--- INFORMATION SHOWN ---

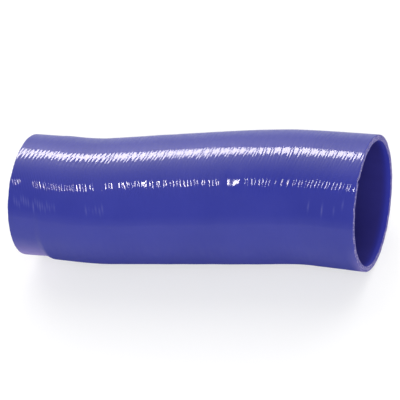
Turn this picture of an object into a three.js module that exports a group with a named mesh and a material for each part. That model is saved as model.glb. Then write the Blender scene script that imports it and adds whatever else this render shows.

---
--- INFORMATION SHOWN ---

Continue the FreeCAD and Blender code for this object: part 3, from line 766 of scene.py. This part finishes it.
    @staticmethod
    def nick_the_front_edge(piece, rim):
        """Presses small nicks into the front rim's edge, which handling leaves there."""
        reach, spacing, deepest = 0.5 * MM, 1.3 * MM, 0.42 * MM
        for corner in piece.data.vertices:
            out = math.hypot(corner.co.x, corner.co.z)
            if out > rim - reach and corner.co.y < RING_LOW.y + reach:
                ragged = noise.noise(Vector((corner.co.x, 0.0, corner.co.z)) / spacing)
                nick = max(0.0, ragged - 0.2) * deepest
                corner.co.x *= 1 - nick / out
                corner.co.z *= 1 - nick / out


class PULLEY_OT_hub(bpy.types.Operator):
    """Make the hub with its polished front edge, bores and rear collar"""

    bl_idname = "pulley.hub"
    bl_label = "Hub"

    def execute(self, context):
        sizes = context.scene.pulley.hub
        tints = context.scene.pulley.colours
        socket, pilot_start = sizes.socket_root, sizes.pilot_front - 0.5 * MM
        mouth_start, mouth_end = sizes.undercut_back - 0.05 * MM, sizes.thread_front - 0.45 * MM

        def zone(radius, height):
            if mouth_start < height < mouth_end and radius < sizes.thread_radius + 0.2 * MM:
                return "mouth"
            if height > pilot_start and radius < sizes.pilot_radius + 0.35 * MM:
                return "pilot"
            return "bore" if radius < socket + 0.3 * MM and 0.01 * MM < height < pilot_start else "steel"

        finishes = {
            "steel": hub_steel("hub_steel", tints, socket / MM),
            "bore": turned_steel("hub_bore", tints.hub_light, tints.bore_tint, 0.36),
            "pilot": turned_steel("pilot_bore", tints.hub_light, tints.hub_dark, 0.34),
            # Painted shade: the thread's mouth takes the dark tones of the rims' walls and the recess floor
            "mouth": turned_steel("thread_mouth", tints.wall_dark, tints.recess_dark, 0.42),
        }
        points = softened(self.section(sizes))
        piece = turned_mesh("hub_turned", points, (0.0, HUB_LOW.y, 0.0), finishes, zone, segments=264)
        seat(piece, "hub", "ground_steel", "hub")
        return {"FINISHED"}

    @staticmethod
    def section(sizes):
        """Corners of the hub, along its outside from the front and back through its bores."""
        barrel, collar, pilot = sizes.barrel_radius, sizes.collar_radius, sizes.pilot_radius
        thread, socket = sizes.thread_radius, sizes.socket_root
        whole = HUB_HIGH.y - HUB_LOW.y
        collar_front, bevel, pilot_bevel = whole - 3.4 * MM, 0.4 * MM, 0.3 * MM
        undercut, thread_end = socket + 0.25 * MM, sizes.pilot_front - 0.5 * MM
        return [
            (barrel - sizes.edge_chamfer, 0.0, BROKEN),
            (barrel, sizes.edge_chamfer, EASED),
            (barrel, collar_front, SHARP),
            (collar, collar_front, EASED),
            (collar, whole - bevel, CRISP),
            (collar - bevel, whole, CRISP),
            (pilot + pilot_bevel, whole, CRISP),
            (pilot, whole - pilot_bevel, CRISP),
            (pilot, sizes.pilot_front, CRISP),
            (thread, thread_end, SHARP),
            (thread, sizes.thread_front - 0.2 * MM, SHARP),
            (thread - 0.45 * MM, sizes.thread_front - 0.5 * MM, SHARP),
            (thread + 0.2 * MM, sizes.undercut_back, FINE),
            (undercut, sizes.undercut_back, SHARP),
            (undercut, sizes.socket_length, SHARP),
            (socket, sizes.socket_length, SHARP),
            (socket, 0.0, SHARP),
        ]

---
--- INFORMATION SHOWN ---

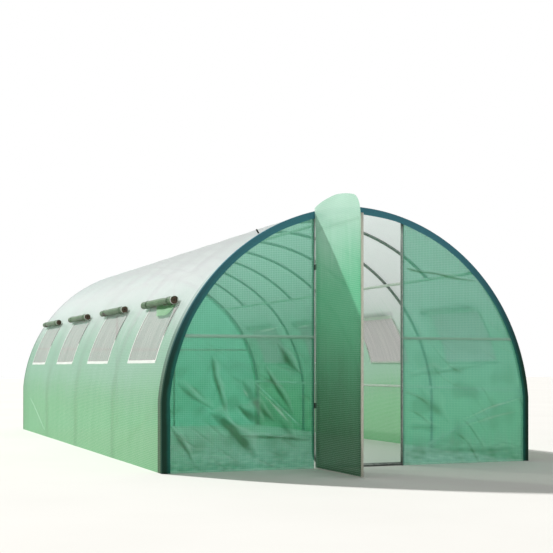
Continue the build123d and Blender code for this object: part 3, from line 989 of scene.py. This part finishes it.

---

OBJECTIVE: Check the data for the word "finishes" and pull out the lines that have it.

EXERCISE SOLUTION:
Continue the FreeCAD and Blender code for this object: part 3, from line 766 of scene.py. This part finishes it.
        finishes = {
        piece = turned_mesh("hub_turned", points, (0.0, HUB_LOW.y, 0.0), finishes, zone, segments=264)
Continue the build123d and Blender code for this object: part 3, from line 989 of scene.py. This part finishes it.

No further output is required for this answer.